For the material that follows, return exactly the lines from the one with "Write part 6" through the one with "return made", both ends included.

• CAD and scene scripts
****************************************

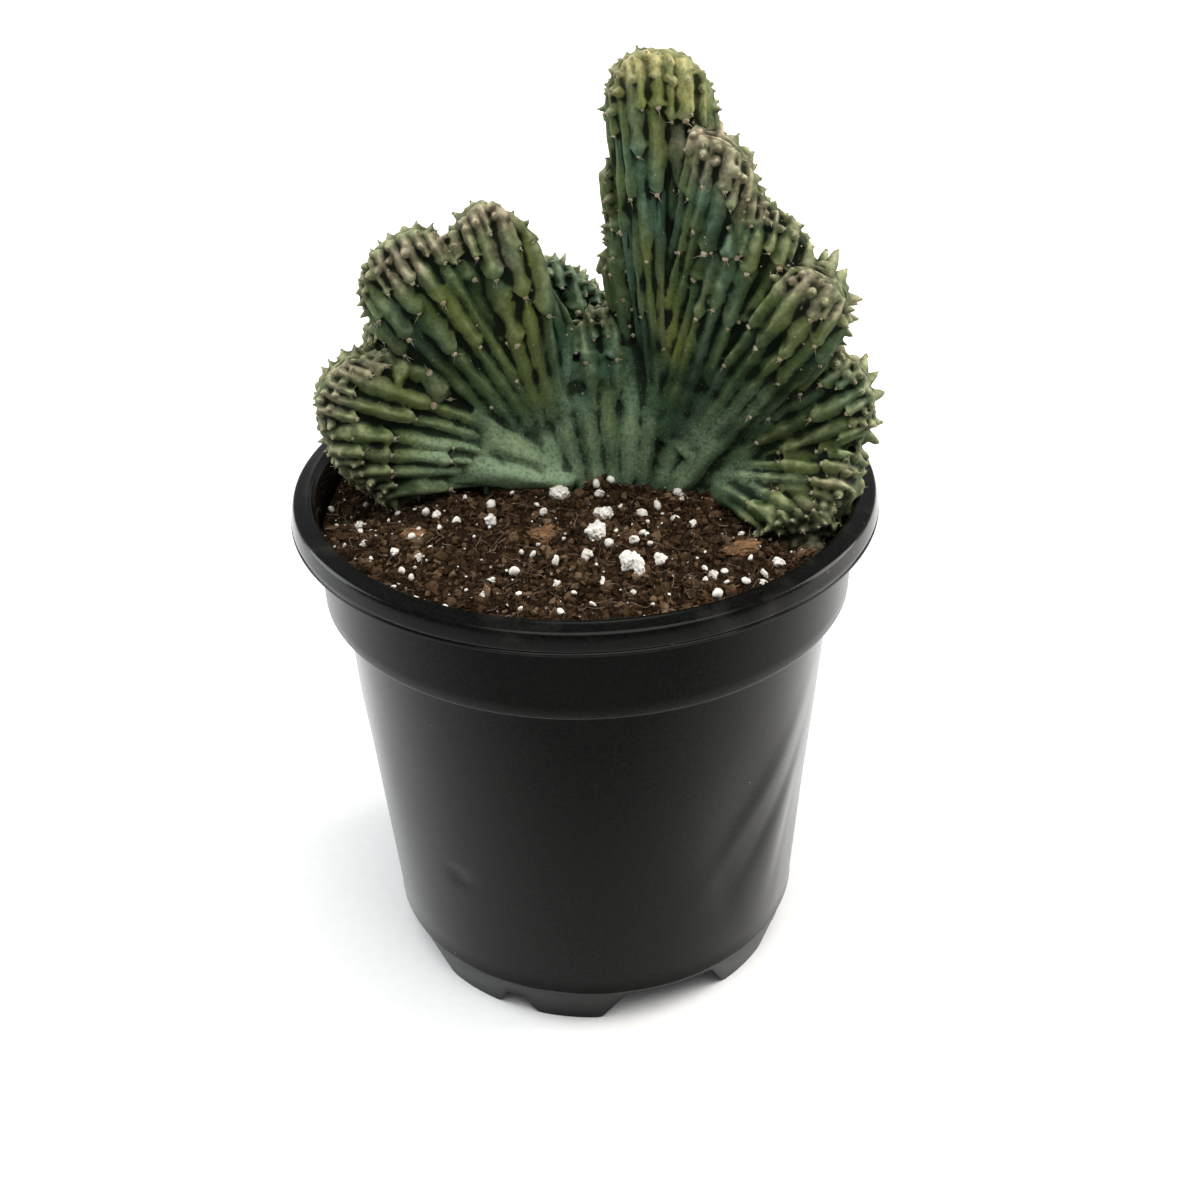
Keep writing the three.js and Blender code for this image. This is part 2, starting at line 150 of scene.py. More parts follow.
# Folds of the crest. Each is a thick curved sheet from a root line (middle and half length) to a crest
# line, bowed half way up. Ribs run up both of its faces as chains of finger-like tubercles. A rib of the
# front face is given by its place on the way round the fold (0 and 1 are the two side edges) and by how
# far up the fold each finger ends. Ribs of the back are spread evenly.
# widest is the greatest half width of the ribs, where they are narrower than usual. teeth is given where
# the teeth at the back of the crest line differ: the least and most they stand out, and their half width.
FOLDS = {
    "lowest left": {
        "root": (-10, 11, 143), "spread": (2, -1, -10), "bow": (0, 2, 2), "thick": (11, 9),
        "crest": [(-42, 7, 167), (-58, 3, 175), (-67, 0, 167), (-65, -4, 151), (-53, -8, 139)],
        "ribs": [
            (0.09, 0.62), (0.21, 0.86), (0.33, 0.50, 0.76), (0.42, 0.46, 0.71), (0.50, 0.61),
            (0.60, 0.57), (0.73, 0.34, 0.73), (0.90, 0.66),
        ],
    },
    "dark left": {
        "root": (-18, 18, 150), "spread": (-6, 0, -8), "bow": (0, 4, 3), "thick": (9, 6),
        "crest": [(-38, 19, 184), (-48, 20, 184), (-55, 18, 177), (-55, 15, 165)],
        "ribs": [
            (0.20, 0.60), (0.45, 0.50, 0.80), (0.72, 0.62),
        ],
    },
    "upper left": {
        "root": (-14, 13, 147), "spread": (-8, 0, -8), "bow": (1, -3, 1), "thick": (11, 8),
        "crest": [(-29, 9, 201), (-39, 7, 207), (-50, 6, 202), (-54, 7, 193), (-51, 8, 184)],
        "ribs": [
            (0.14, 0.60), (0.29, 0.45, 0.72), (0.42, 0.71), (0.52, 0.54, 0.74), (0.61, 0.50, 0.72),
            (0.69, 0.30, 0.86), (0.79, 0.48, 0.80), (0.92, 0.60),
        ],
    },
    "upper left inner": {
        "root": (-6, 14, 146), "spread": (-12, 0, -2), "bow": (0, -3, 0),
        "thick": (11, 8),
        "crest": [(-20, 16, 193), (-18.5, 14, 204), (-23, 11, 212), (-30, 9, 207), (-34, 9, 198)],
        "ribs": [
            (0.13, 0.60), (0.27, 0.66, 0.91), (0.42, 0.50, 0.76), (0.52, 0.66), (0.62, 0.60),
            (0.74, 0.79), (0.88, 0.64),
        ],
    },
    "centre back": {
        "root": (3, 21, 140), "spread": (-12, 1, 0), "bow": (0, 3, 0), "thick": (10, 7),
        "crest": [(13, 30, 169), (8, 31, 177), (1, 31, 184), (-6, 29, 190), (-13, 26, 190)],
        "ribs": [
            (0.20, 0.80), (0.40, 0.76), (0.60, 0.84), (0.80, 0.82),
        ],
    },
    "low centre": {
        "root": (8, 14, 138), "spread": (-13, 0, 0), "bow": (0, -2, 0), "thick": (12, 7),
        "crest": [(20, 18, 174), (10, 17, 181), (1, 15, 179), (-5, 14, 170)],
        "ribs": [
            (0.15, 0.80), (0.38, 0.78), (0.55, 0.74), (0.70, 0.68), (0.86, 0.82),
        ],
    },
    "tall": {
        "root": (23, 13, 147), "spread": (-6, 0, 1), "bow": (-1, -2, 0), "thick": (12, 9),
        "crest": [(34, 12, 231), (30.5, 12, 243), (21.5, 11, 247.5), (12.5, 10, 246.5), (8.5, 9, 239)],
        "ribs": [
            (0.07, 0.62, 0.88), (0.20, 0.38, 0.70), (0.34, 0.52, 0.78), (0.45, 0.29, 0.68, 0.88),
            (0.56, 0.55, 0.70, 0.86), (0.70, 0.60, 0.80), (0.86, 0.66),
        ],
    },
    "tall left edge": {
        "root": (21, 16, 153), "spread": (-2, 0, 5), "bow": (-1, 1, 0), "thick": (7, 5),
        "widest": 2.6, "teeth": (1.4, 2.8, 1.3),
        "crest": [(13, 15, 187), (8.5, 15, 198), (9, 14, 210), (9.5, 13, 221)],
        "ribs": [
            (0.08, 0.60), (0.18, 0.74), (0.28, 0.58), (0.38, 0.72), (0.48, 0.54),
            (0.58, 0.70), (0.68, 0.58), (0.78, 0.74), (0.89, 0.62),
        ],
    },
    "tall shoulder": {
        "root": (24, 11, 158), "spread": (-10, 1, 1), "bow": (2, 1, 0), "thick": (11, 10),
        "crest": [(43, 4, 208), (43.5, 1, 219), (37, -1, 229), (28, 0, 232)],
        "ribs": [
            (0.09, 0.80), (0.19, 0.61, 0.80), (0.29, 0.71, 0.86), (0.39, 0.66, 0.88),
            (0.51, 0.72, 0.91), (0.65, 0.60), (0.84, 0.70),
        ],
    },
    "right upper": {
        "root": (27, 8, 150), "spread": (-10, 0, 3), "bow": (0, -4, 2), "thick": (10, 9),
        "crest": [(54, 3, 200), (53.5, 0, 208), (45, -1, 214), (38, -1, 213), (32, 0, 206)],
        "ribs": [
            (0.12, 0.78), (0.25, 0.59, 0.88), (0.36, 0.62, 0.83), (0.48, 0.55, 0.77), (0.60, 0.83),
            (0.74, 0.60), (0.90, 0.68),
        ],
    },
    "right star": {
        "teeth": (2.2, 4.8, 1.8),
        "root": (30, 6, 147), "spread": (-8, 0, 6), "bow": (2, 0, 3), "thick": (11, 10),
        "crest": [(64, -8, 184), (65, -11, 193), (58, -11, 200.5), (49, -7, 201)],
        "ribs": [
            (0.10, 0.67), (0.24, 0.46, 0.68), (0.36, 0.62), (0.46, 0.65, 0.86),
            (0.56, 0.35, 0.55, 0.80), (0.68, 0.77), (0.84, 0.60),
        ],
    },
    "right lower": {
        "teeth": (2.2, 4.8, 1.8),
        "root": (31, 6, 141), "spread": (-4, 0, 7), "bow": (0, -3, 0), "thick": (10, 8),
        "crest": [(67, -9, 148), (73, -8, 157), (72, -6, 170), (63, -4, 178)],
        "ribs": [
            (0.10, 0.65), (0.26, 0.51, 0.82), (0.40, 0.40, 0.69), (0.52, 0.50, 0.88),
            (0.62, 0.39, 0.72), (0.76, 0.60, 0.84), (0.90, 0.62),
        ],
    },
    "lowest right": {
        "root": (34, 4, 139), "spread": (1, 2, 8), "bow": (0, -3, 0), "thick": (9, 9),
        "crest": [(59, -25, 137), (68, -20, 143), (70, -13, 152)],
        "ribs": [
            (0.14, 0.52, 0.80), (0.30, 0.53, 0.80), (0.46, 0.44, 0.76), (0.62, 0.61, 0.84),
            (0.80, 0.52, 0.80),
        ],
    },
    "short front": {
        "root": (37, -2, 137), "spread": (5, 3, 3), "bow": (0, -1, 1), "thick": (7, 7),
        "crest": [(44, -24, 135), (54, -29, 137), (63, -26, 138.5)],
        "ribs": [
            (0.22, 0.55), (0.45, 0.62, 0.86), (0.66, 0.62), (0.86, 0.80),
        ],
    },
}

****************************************

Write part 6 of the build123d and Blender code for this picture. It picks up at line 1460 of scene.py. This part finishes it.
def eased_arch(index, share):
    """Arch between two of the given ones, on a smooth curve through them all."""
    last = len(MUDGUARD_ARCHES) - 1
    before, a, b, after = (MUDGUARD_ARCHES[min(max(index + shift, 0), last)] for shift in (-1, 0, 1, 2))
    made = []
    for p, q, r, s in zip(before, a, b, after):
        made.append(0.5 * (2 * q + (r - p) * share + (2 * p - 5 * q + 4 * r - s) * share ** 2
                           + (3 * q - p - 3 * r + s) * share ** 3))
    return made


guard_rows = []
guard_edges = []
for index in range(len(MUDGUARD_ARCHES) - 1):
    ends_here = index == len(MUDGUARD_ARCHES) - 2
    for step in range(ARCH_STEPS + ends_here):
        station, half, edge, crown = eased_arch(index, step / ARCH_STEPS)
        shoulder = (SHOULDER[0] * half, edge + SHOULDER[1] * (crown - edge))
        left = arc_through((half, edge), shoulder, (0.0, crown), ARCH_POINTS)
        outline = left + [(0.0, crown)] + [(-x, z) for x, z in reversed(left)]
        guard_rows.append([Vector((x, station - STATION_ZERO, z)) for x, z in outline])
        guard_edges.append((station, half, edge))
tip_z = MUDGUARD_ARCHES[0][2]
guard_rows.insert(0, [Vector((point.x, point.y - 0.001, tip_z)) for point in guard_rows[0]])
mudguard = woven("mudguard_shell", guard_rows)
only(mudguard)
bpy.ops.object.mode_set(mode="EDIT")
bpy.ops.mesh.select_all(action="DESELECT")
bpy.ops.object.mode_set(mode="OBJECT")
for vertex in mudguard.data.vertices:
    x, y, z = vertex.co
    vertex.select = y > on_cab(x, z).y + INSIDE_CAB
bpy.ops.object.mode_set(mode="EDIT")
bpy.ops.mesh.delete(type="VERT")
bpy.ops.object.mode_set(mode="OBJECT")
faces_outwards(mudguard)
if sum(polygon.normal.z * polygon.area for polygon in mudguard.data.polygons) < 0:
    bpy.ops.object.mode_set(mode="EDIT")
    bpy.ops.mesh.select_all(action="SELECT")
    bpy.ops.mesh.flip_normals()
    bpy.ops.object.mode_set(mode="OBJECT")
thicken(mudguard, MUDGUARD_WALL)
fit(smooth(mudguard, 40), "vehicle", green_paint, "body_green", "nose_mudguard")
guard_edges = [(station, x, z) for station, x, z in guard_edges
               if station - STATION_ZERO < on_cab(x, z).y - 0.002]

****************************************

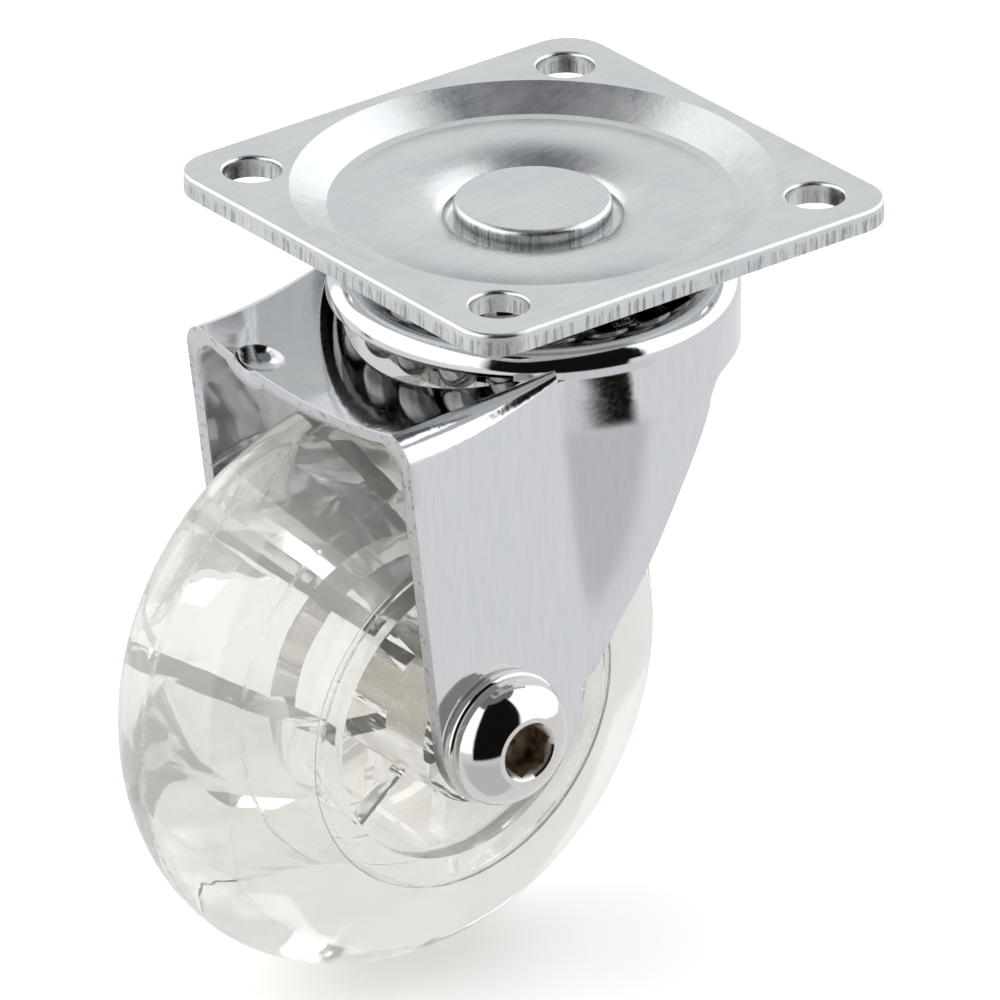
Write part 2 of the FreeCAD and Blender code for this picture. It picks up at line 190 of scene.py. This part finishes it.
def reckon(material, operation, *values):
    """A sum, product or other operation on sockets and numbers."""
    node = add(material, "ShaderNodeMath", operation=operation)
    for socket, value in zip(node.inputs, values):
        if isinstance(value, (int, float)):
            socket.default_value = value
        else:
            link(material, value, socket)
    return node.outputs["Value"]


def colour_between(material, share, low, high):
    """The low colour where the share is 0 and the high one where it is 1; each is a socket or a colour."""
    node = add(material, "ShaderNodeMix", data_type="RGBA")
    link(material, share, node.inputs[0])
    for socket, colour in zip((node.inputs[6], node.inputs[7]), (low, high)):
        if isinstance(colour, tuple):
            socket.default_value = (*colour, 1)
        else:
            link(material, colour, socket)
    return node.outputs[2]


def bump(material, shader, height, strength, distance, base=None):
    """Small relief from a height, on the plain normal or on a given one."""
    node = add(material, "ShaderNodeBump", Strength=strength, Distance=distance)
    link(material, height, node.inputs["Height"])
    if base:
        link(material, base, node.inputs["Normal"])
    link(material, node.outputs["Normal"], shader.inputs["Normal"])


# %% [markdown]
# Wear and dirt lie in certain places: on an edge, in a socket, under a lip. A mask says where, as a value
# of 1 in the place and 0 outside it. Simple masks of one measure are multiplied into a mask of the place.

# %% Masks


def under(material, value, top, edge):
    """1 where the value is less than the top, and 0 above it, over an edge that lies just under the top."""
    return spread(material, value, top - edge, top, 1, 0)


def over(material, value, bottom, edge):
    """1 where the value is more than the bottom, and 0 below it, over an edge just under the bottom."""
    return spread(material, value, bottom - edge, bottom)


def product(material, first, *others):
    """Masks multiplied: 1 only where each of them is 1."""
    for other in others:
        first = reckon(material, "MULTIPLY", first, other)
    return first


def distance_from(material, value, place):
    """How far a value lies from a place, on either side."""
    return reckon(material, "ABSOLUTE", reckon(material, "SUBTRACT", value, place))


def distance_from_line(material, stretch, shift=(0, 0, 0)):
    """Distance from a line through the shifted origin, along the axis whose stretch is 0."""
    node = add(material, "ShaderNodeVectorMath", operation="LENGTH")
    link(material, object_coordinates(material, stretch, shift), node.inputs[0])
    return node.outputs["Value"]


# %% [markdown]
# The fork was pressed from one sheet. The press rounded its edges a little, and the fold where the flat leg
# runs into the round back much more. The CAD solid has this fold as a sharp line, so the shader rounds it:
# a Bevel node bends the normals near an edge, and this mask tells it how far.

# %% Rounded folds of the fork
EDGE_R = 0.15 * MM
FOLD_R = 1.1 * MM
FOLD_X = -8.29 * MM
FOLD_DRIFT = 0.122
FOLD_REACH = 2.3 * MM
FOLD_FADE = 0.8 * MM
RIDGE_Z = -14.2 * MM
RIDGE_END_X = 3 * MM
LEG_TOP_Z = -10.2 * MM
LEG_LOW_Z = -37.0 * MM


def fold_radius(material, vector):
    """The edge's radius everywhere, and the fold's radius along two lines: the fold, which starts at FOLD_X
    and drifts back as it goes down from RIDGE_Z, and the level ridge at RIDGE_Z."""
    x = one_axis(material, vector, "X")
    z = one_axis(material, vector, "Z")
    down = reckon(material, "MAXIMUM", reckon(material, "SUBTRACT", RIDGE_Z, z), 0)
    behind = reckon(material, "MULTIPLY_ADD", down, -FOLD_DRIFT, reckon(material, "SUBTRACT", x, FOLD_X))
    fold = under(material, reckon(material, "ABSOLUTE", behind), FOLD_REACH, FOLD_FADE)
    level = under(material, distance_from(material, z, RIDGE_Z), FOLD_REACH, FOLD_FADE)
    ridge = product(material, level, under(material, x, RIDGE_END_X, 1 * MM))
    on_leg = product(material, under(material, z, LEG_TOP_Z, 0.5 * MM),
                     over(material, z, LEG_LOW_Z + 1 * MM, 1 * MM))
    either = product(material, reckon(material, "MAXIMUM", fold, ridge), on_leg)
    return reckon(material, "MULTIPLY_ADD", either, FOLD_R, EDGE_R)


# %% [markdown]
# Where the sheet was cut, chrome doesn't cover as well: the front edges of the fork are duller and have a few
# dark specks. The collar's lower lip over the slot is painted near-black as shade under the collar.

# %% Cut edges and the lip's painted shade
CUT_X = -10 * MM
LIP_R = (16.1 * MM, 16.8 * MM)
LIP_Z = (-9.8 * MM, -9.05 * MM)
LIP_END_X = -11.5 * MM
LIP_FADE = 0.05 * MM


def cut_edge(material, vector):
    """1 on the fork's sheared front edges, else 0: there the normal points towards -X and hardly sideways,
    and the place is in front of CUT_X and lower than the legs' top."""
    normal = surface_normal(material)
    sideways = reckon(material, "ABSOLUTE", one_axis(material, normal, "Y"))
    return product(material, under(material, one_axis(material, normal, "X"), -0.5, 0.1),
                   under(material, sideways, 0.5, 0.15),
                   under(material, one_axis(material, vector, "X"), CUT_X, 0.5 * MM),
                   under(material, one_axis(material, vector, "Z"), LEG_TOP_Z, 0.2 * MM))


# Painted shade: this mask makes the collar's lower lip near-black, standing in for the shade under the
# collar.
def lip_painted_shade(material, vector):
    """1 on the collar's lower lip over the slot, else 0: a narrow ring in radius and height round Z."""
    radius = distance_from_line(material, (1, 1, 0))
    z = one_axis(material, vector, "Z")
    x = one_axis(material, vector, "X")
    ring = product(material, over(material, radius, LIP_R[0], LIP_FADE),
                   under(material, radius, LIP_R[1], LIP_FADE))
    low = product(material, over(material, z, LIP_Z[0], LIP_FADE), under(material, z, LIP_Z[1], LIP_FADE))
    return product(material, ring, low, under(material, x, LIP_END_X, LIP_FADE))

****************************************

• TASK SOLUTION
Write part 6 of the build123d and Blender code for this picture. It picks up at line 1460 of scene.py. This part finishes it.
def eased_arch(index, share):
    """Arch between two of the given ones, on a smooth curve through them all."""
    last = len(MUDGUARD_ARCHES) - 1
    before, a, b, after = (MUDGUARD_ARCHES[min(max(index + shift, 0), last)] for shift in (-1, 0, 1, 2))
    made = []
    for p, q, r, s in zip(before, a, b, after):
        made.append(0.5 * (2 * q + (r - p) * share + (2 * p - 5 * q + 4 * r - s) * share ** 2
                           + (3 * q - p - 3 * r + s) * share ** 3))
    return made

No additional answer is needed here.